# Provided data
━━━━━━━━━━━━━━━━━━━━

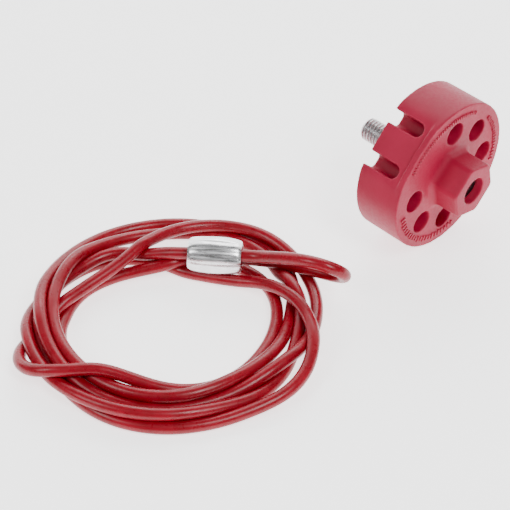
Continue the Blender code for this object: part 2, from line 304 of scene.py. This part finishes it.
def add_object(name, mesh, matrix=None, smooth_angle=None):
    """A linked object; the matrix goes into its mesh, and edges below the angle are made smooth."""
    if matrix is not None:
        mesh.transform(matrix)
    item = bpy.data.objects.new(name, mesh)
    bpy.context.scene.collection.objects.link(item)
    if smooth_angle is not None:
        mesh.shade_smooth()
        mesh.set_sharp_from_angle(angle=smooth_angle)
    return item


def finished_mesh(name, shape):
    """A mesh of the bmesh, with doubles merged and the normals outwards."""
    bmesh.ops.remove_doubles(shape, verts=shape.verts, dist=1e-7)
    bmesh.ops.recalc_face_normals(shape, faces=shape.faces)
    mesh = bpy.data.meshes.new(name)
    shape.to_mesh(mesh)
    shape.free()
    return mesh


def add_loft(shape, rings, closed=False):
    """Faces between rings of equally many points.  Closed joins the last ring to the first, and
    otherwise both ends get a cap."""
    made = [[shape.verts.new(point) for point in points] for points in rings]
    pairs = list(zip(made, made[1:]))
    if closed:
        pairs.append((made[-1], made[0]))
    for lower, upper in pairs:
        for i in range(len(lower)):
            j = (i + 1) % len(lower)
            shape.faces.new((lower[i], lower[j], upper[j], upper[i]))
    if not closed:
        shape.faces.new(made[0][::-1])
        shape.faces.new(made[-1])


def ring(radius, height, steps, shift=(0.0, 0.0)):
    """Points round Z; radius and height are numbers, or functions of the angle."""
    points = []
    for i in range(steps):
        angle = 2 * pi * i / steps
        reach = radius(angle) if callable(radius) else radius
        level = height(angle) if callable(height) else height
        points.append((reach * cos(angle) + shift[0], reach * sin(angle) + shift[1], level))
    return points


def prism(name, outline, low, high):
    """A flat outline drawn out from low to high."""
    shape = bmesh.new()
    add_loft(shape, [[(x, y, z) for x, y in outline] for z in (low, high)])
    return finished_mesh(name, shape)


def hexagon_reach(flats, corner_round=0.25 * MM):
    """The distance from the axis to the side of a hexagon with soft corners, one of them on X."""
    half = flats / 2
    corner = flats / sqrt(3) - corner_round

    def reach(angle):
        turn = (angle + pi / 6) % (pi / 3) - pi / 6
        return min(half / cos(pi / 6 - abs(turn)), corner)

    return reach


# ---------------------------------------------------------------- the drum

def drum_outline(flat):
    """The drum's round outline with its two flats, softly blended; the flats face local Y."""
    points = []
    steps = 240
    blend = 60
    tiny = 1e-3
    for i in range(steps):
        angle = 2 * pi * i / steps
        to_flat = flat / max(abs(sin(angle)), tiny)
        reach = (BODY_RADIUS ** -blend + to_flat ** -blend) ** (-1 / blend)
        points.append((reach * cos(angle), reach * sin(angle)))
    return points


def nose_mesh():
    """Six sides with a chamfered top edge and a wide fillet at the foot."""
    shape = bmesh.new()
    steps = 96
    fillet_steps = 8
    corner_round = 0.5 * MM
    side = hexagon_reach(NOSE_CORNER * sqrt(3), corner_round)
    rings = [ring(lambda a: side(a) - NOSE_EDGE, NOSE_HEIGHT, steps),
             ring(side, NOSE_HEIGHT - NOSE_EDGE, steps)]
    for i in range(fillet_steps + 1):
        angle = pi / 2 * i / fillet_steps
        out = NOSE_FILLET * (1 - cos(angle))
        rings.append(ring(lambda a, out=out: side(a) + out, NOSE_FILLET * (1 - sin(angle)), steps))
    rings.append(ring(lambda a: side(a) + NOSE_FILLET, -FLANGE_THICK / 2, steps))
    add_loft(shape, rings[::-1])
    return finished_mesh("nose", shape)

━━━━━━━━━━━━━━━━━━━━

# Exercise aim
Please repeat the listing exactly, with nothing left out.

# Solution to this exercise
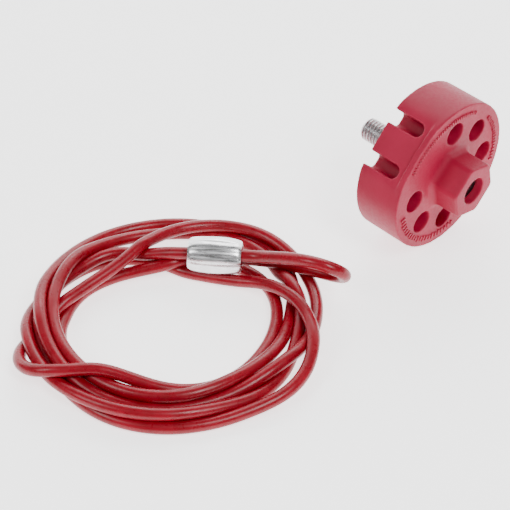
Continue the Blender code for this object: part 2, from line 304 of scene.py. This part finishes it.
def add_object(name, mesh, matrix=None, smooth_angle=None):
    """A linked object; the matrix goes into its mesh, and edges below the angle are made smooth."""
    if matrix is not None:
        mesh.transform(matrix)
    item = bpy.data.objects.new(name, mesh)
    bpy.context.scene.collection.objects.link(item)
    if smooth_angle is not None:
        mesh.shade_smooth()
        mesh.set_sharp_from_angle(angle=smooth_angle)
    return item


def finished_mesh(name, shape):
    """A mesh of the bmesh, with doubles merged and the normals outwards."""
    bmesh.ops.remove_doubles(shape, verts=shape.verts, dist=1e-7)
    bmesh.ops.recalc_face_normals(shape, faces=shape.faces)
    mesh = bpy.data.meshes.new(name)
    shape.to_mesh(mesh)
    shape.free()
    return mesh


def add_loft(shape, rings, closed=False):
    """Faces between rings of equally many points.  Closed joins the last ring to the first, and
    otherwise both ends get a cap."""
    made = [[shape.verts.new(point) for point in points] for points in rings]
    pairs = list(zip(made, made[1:]))
    if closed:
        pairs.append((made[-1], made[0]))
    for lower, upper in pairs:
        for i in range(len(lower)):
            j = (i + 1) % len(lower)
            shape.faces.new((lower[i], lower[j], upper[j], upper[i]))
    if not closed:
        shape.faces.new(made[0][::-1])
        shape.faces.new(made[-1])


def ring(radius, height, steps, shift=(0.0, 0.0)):
    """Points round Z; radius and height are numbers, or functions of the angle."""
    points = []
    for i in range(steps):
        angle = 2 * pi * i / steps
        reach = radius(angle) if callable(radius) else radius
        level = height(angle) if callable(height) else height
        points.append((reach * cos(angle) + shift[0], reach * sin(angle) + shift[1], level))
    return points


def prism(name, outline, low, high):
    """A flat outline drawn out from low to high."""
    shape = bmesh.new()
    add_loft(shape, [[(x, y, z) for x, y in outline] for z in (low, high)])
    return finished_mesh(name, shape)


def hexagon_reach(flats, corner_round=0.25 * MM):
    """The distance from the axis to the side of a hexagon with soft corners, one of them on X."""
    half = flats / 2
    corner = flats / sqrt(3) - corner_round

    def reach(angle):
        turn = (angle + pi / 6) % (pi / 3) - pi / 6
        return min(half / cos(pi / 6 - abs(turn)), corner)

    return reach


# ---------------------------------------------------------------- the drum

def drum_outline(flat):
    """The drum's round outline with its two flats, softly blended; the flats face local Y."""
    points = []
    steps = 240
    blend = 60
    tiny = 1e-3
    for i in range(steps):
        angle = 2 * pi * i / steps
        to_flat = flat / max(abs(sin(angle)), tiny)
        reach = (BODY_RADIUS ** -blend + to_flat ** -blend) ** (-1 / blend)
        points.append((reach * cos(angle), reach * sin(angle)))
    return points


def nose_mesh():
    """Six sides with a chamfered top edge and a wide fillet at the foot."""
    shape = bmesh.new()
    steps = 96
    fillet_steps = 8
    corner_round = 0.5 * MM
    side = hexagon_reach(NOSE_CORNER * sqrt(3), corner_round)
    rings = [ring(lambda a: side(a) - NOSE_EDGE, NOSE_HEIGHT, steps),
             ring(side, NOSE_HEIGHT - NOSE_EDGE, steps)]
    for i in range(fillet_steps + 1):
        angle = pi / 2 * i / fillet_steps
        out = NOSE_FILLET * (1 - cos(angle))
        rings.append(ring(lambda a, out=out: side(a) + out, NOSE_FILLET * (1 - sin(angle)), steps))
    rings.append(ring(lambda a: side(a) + NOSE_FILLET, -FLANGE_THICK / 2, steps))
    add_loft(shape, rings[::-1])
    return finished_mesh("nose", shape)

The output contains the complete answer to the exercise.